Richter Beck kommt es seltsam vor, dass sich das Marihuana von P. in zehn handelsüblich portionierten Tütchen befand. Wenn er tatsächlich einen Rabattvorteil habe nutzen wollen, wie er behaupte, dann kaufe man das in einem Beutel, „nicht in lauter Tütchen“. Für die Ecstasy-Pillen habe er zwei Euro pro Stück bezahlt. P. erklärt dazu, er habe gerne in der Technoszene gefeiert, „dafür waren die bestimmt“. Er habe aber schon bevor die Polizei ihn in Visier nahm, vorgehabt, keine Drogen mehr zu nehmen. Der Anlass: vor fünf Jahre war der junge Mann unter Rauschmitteleinfluss Auto gefahren. Weil die Polizei ihn während der Probezeit erwischte, ist der Führerschein seitdem weg, was ihm beruflich schade. Heute nehme er keine Drogen mehr. Das behaupten ebenfalls fast alle Angeklagten. P., der aus gefestigt familiären Verhältnissen stammt, kann seine Abstinenz jedoch mit dem Nachweis mehrerer in der Universitätsklinik Frankfurt entnommener Haarproben belegen. Bei der Durchsuchung hatte die Polizei noch einen Elektroschocker, ein Butterflymesser, einen Schlagring und polytechnische Munition gefunden. Verbotene Gegenstände, die der Angeklagte als längst in den Untiefen des Schranks vergessene Sammelstücke beschreibt.

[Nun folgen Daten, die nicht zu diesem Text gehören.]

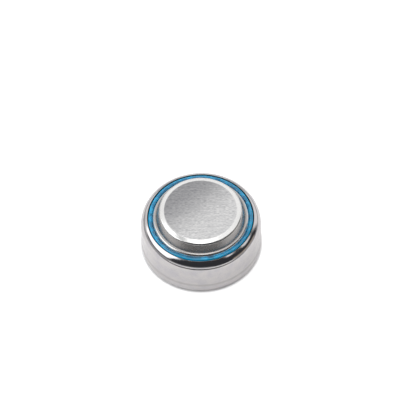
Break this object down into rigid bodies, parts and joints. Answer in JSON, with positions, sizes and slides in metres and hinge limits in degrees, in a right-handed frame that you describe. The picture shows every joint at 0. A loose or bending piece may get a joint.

Der Hauptbelastungszeuge konnte zu den ersten beiden Terminen nicht erscheinen. Eine ladungsfähige Anschrift hatte dem Gericht nicht vorgelegen. Dass er dann doch auftaucht, bringt den Prozess nicht weiter. Weil das Verfahren des Zeugen in der Sache noch aussteht, beruft er sich auf sein Recht, nichts zu sagen, weil es sich sonst selbst belastete. Ohne seine Aussage fehlt der entscheidende Baustein, P. wegen Drogenhandel im großen Stil zu verurteilen.

Zum letzten Prozesstag erscheint in Vertretung ein anderer Staatsanwalt. In seinem Plädoyer erklärt er, die Polizeiaussage des verhinderten Zeugen sei zwar äußerst detailliert gewesen, was für einen Wahrheitsgehalt spreche.

Der mutmaßliche Kleindealer habe aber erst betont, aus Angst vor seinem Lieferanten lieber nichts sagen zu wollen, „der Angeklagte wirkt aber nicht wie jemand, der ängstigen kann“. Es sei möglich, dass der Mann der Polizei zwar eine wahre Geschichte erzählte, aber die Täterrolle mit der falschen Person besetzte. Wegen Drogen- und Waffenbesitz fordert der Staatsanwalt eine Geldstrafe von 100 Tagessätzen á 40 Euro. Martin Breunig sieht das ähnlich, findet aber, „90 Tagessätze reichen“. Richter Manfred Beck und die beiden Schöffen verurteilen P. jedoch wegen Drogenhandel und Waffenbesitz zu 140 Tagessätzen.

Beck zielt aber nur auf die geringe Menge, die sich bei der Durchsuchung fand, „für Handel sprechen Tütchen und Listen“.